> **Exercise instructions**
Quote, with no changes, the lines that run from the top of the material to the line with "material, built from", both included.

> **Data block**
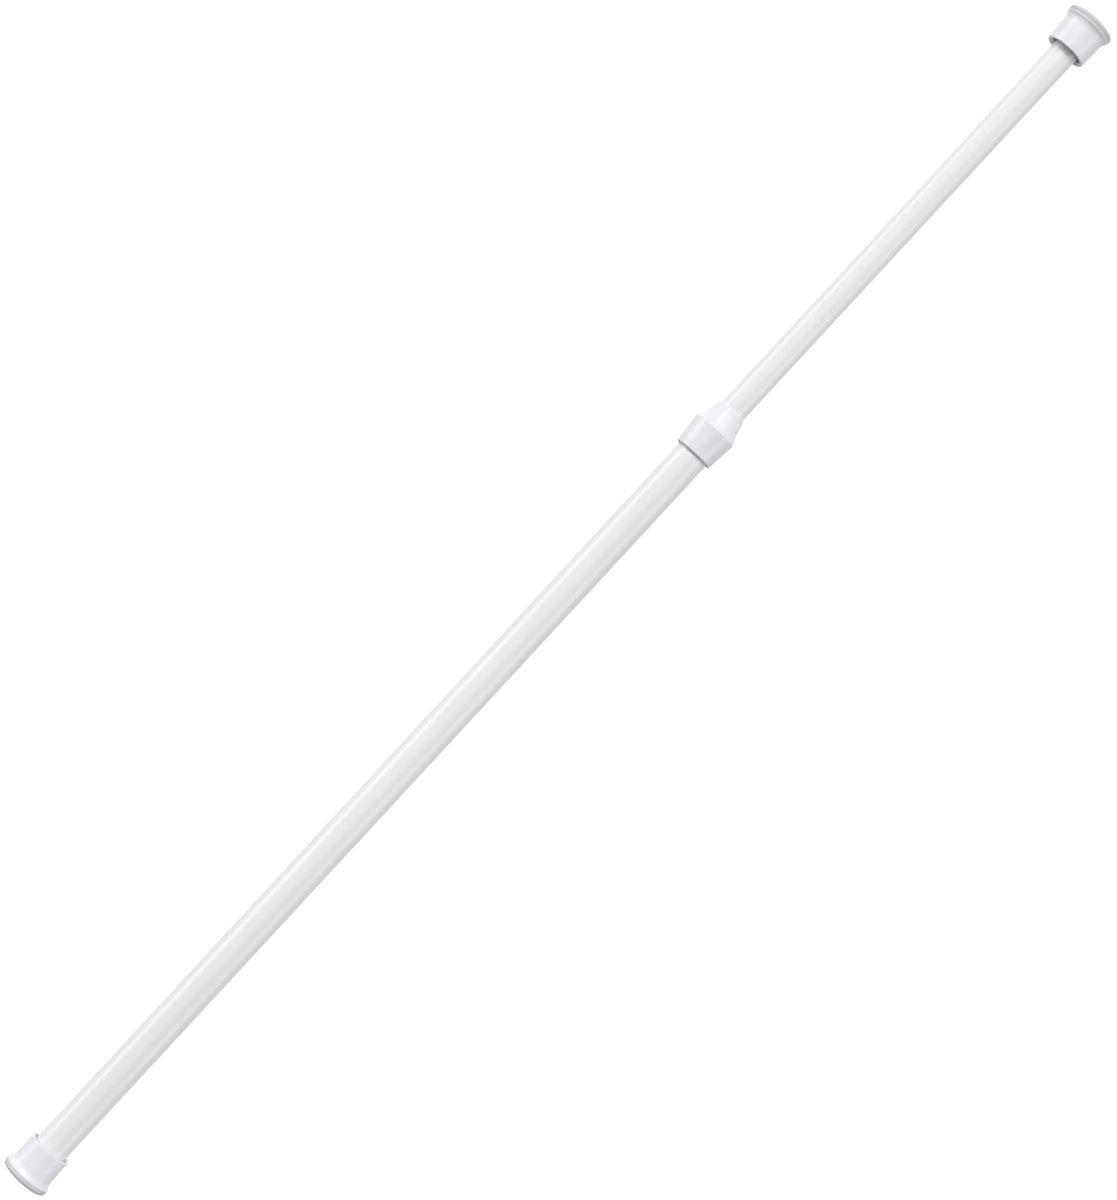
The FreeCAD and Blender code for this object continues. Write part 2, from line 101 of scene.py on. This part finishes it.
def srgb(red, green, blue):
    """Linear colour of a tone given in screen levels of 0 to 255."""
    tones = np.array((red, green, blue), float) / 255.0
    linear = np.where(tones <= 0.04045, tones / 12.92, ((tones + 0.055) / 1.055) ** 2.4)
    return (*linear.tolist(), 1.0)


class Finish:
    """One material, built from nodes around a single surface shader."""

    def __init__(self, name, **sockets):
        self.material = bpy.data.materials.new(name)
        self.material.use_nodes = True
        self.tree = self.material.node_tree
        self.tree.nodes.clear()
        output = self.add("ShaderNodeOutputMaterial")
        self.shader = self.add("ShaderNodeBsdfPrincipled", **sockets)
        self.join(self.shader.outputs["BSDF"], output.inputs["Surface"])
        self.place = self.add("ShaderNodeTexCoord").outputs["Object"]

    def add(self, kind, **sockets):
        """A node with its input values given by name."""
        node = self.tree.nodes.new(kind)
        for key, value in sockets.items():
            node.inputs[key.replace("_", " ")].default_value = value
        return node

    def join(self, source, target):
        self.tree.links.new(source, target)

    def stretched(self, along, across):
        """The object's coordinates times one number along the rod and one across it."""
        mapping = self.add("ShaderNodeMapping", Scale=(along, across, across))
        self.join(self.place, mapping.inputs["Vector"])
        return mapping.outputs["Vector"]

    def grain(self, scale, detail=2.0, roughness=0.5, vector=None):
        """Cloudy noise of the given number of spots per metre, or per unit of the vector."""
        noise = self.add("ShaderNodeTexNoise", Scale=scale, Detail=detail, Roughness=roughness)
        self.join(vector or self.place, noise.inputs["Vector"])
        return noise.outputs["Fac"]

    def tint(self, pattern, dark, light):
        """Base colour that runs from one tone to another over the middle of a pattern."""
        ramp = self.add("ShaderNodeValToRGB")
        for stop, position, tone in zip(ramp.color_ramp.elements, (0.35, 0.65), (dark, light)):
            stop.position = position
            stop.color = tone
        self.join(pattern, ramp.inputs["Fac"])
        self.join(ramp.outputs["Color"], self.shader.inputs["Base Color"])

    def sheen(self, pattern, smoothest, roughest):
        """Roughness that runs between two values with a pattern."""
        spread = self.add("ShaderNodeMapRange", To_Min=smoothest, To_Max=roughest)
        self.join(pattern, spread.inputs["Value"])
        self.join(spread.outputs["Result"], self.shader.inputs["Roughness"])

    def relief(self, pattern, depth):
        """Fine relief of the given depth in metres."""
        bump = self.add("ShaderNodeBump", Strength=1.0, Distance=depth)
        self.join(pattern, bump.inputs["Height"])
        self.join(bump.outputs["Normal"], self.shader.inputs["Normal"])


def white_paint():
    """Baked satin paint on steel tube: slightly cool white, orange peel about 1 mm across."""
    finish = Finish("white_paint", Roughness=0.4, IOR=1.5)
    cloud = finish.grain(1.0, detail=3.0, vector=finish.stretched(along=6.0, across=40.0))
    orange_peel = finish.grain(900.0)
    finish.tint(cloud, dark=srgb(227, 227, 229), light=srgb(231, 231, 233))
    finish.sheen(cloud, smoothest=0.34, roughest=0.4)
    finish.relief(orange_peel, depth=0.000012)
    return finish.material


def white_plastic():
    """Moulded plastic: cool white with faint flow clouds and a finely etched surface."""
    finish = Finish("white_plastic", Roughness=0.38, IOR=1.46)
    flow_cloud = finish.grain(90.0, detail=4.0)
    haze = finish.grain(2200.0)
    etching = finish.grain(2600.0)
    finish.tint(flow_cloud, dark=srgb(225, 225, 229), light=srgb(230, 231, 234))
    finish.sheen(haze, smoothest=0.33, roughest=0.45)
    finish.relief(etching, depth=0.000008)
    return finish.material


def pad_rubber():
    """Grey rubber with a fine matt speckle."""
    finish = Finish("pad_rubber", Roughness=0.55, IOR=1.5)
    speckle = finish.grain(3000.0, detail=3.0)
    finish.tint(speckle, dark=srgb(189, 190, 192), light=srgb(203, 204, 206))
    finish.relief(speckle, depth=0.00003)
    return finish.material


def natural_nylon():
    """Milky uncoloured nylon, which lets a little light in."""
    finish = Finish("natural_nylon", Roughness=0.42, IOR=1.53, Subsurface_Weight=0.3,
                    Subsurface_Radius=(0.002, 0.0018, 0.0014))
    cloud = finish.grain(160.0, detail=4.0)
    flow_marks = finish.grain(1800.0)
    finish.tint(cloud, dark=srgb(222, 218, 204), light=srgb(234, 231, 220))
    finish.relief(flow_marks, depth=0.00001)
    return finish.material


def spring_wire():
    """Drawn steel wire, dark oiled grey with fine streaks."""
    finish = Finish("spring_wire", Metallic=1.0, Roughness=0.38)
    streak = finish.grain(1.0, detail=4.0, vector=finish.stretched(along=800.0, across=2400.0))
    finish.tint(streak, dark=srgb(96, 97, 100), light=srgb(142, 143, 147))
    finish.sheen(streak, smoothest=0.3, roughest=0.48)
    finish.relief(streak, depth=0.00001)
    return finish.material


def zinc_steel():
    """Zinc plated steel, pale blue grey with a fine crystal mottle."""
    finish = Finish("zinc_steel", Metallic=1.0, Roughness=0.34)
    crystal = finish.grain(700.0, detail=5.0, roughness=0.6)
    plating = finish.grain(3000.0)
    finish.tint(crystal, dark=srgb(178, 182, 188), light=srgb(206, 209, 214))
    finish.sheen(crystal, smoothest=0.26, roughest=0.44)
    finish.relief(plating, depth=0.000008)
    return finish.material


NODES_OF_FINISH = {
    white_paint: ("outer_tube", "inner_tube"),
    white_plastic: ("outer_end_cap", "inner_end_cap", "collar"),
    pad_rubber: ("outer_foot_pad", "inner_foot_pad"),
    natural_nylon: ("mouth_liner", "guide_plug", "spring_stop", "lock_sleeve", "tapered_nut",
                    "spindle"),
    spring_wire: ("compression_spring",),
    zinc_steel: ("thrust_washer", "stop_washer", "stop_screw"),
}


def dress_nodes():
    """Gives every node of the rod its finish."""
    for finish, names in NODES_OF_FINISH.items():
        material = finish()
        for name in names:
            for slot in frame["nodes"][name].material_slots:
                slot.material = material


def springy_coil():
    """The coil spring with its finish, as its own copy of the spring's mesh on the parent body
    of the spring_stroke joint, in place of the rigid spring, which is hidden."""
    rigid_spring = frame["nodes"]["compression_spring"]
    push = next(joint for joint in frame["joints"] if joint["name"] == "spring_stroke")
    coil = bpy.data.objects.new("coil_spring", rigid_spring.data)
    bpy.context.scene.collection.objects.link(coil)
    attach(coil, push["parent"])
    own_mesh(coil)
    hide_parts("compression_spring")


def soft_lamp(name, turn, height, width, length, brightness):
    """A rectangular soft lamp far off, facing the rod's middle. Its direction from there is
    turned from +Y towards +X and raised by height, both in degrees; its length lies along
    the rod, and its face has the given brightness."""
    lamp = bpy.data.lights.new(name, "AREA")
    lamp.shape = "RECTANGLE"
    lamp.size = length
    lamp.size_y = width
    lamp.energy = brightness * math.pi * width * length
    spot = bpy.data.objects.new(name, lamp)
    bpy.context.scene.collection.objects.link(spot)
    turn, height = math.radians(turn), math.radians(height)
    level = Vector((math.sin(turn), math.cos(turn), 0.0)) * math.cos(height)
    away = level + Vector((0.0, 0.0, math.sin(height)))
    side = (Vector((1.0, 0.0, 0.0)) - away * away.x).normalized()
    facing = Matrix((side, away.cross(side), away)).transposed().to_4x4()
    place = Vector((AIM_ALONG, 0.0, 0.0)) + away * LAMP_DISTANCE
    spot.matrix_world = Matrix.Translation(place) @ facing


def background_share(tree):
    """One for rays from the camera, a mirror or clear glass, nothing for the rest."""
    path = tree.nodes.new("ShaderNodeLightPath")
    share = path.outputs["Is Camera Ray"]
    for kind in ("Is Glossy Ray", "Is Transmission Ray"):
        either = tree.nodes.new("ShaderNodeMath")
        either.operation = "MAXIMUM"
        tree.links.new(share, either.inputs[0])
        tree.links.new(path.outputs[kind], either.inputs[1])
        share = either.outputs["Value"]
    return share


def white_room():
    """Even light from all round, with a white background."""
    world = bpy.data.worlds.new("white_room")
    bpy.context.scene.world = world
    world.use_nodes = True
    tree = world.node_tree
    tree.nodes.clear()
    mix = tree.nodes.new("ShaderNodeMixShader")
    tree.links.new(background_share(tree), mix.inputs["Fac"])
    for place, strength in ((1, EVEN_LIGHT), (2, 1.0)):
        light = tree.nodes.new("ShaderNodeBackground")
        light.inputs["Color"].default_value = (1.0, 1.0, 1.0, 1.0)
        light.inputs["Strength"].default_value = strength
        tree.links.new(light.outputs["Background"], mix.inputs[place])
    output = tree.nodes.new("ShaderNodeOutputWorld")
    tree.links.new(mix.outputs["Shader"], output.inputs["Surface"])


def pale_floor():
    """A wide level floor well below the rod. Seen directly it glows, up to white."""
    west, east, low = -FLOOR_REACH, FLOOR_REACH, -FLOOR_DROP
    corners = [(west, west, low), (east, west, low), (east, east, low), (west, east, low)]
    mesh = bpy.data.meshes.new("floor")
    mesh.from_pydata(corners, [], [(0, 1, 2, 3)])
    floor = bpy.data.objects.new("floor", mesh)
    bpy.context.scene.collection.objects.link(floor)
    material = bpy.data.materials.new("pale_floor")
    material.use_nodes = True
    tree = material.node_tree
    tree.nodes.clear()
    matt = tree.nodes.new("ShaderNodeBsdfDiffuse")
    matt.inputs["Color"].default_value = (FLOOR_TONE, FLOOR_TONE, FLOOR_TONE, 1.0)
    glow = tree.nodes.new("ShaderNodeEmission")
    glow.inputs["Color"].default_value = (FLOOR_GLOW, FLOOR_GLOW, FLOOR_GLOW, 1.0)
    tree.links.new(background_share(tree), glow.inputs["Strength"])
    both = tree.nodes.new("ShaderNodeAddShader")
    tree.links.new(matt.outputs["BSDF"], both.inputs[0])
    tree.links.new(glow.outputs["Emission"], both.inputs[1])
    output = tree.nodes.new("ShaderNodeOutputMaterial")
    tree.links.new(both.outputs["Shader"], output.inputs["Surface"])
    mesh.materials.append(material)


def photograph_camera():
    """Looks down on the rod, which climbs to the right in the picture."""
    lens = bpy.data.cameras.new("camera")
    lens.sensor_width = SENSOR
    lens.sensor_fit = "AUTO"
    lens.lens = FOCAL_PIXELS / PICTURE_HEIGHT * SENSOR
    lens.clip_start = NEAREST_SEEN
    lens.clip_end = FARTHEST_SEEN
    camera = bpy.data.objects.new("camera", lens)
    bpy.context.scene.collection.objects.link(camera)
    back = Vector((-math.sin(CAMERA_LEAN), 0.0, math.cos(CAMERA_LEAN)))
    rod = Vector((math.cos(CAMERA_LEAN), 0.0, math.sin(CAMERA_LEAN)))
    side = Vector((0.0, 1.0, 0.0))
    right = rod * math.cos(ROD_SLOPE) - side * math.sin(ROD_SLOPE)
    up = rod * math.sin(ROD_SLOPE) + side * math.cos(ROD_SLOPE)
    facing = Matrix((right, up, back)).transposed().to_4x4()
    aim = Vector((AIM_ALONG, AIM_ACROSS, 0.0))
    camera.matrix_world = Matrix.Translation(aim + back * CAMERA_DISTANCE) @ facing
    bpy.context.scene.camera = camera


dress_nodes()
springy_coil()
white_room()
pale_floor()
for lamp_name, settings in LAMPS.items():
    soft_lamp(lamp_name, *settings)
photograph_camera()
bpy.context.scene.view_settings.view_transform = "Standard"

> **Problem solution**
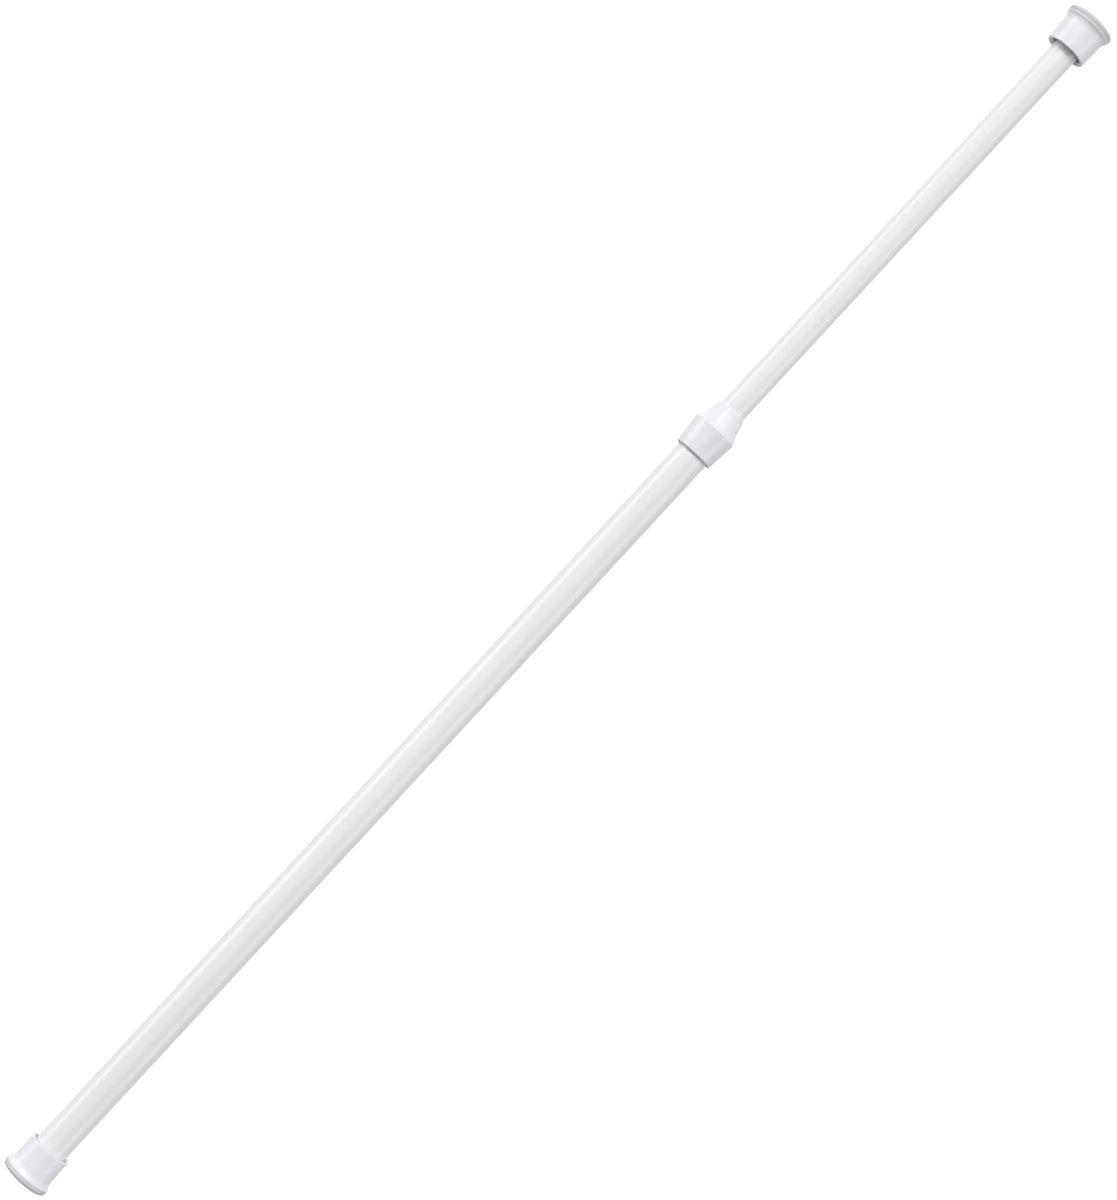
The FreeCAD and Blender code for this object continues. Write part 2, from line 101 of scene.py on. This part finishes it.
def srgb(red, green, blue):
    """Linear colour of a tone given in screen levels of 0 to 255."""
    tones = np.array((red, green, blue), float) / 255.0
    linear = np.where(tones <= 0.04045, tones / 12.92, ((tones + 0.055) / 1.055) ** 2.4)
    return (*linear.tolist(), 1.0)


class Finish:
    """One material, built from nodes around a single surface shader."""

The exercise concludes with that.